If you need a flexible solution taking into account the specifics of your market, objects or business model, the DATAFOREST team can help. To discuss your use case or get a free consultation, schedule a short call with our team.
FAQ
How can scraped property data improve my business’s decision-making?
It provides access to current prices, market trends, competitive activity, and changes in listings, allowing you to forecast demand, set prices, and respond quickly to changes.
How do I ensure scraped data is accurate and up-to-date?
By working with providers that have automatic updates, data validation, change monitoring, and deduplication logic, regularly checking sources is also critical.
What platforms can be scraped? (Zillow, Realtor.com, Redfin, etc.)
You can scrape Zillow, Realtor.com, Redfin, Trulia, Craigslist, MLS platforms, local agencies—virtually any public source that does not restrict access legally.
How customizable are real estate scraping solutions for my specific business needs?

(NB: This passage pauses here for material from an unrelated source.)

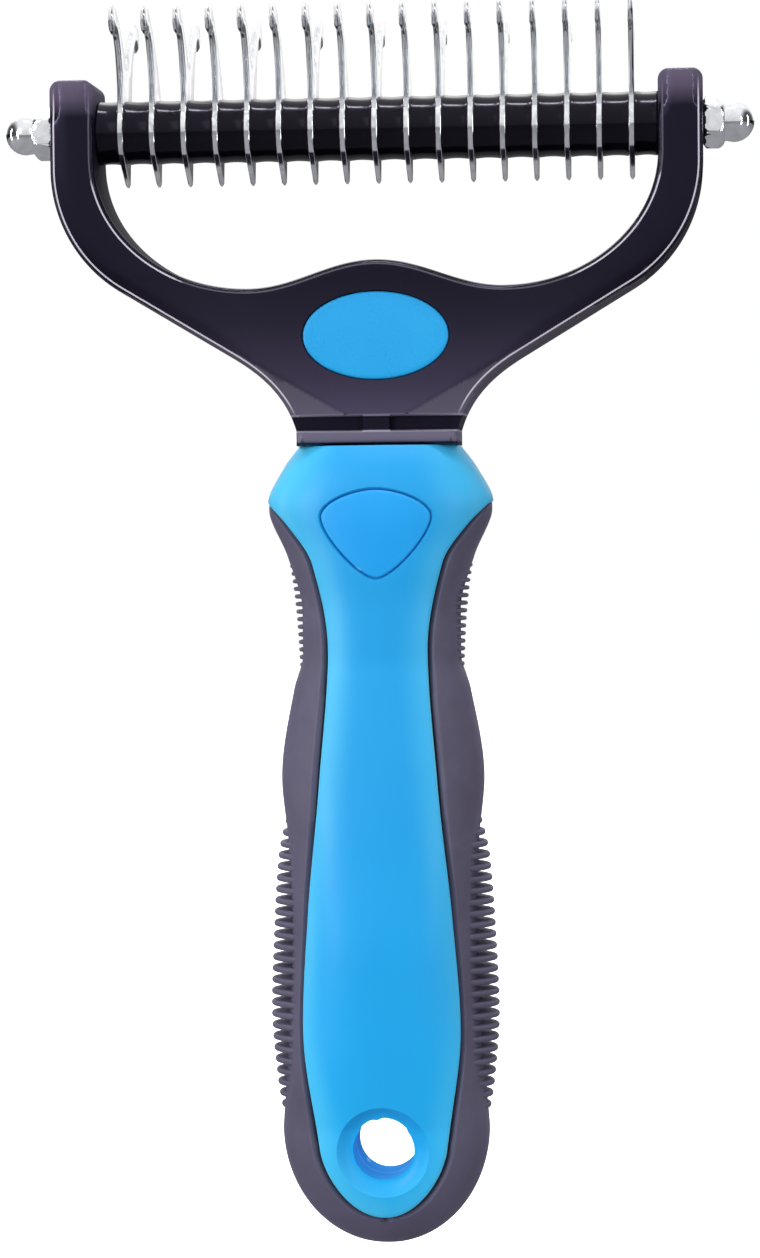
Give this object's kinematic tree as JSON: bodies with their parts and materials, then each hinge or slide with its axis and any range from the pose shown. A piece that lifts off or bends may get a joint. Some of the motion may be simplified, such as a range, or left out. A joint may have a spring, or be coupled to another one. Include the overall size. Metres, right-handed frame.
{
  "type": "dematting comb",
  "caption": "Two-sided dematting comb for pet coats: hooked steel blades clamped on an axle in a dark yoke, on a blue handle with a black rubber grip and a hanging hole.",
  "frame": {"origin": "centre of the hanging hole in the butt of the handle", "axes": "+Z along the handle towards the blades, -Y towards the fine side (a hook on every blade), +X to the right when the fine side faces the viewer"},
  "size_m": [0.1154, 0.026, 0.1906],
  "materials": {
    "yoke_plastic": "moulded nylon, satin gloss, near black",
    "badge_plastic": "moulded ABS inlay, glossy azure",
    "axle_steel": "drawn steel, thread rolled on both ends",
    "nut_chrome": "nickel-chrome plated, polished",
    "blade_steel": "stamped stainless steel, ground and tumbled",
    "spacer_plastic": "moulded acetal, semi-gloss black",
    "handle_plastic": "moulded ABS, satin azure",
    "grip_rubber": "moulded thermoplastic rubber, matt charcoal",
    "pad_plastic": "moulded ABS insert, satin azure, a shade deeper"
  },
  "bodies": {
    "root": {"yoke": "yoke_plastic", "badge_front": "badge_plastic", "badge_rear": "badge_plastic", "axle": "axle_steel", "cap_nut_left": "nut_chrome", "cap_nut_right": "nut_chrome", "blade_01": "blade_steel", "blade_02": "blade_steel", "blade_03": "blade_steel", "blade_04": "blade_steel", "blade_05": "blade_steel", "blade_06": "blade_steel", "blade_07": "blade_steel", "blade_08": "blade_steel", "blade_09": "blade_steel", "blade_10": "blade_steel", "blade_11": "blade_steel", "blade_12": "blade_steel", "blade_13": "blade_steel", "blade_14": "blade_steel", "blade_15": "blade_steel", "blade_16": "blade_steel", "blade_17": "blade_steel", "spacer_01": "spacer_plastic", "spacer_02": "spacer_plastic", "spacer_03": "spacer_plastic", "spacer_04": "spacer_plastic", "spacer_05": "spacer_plastic", "spacer_06": "spacer_plastic", "spacer_07": "spacer_plastic", "spacer_08": "spacer_plastic", "spacer_09": "spacer_plastic", "spacer_10": "spacer_plastic", "spacer_11": "spacer_plastic", "spacer_12": "spacer_plastic", "spacer_13": "spacer_plastic", "spacer_14": "spacer_plastic", "spacer_15": "spacer_plastic", "spacer_16": "spacer_plastic", "spacer_17": "spacer_plastic", "spacer_18": "spacer_plastic", "handle_front_shell": "handle_plastic", "handle_rear_shell": "handle_plastic", "grip_sleeve": "grip_rubber", "thumb_pad_front": "pad_plastic", "thumb_pad_rear": "pad_plastic"}
  },
  "joints": []
}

These solutions are fully customizable. You can collect only the data you need, choose the update frequency, format, geography, sources and integration with your systems (CRM, BI, etc.).
What are the risks of using unreliable real estate scraping providers?
Inaccurate or outdated data, terms of service violations, legal consequences (GDPR/CCPA), delivery disruptions, lost business opportunities due to poor quality or structuring.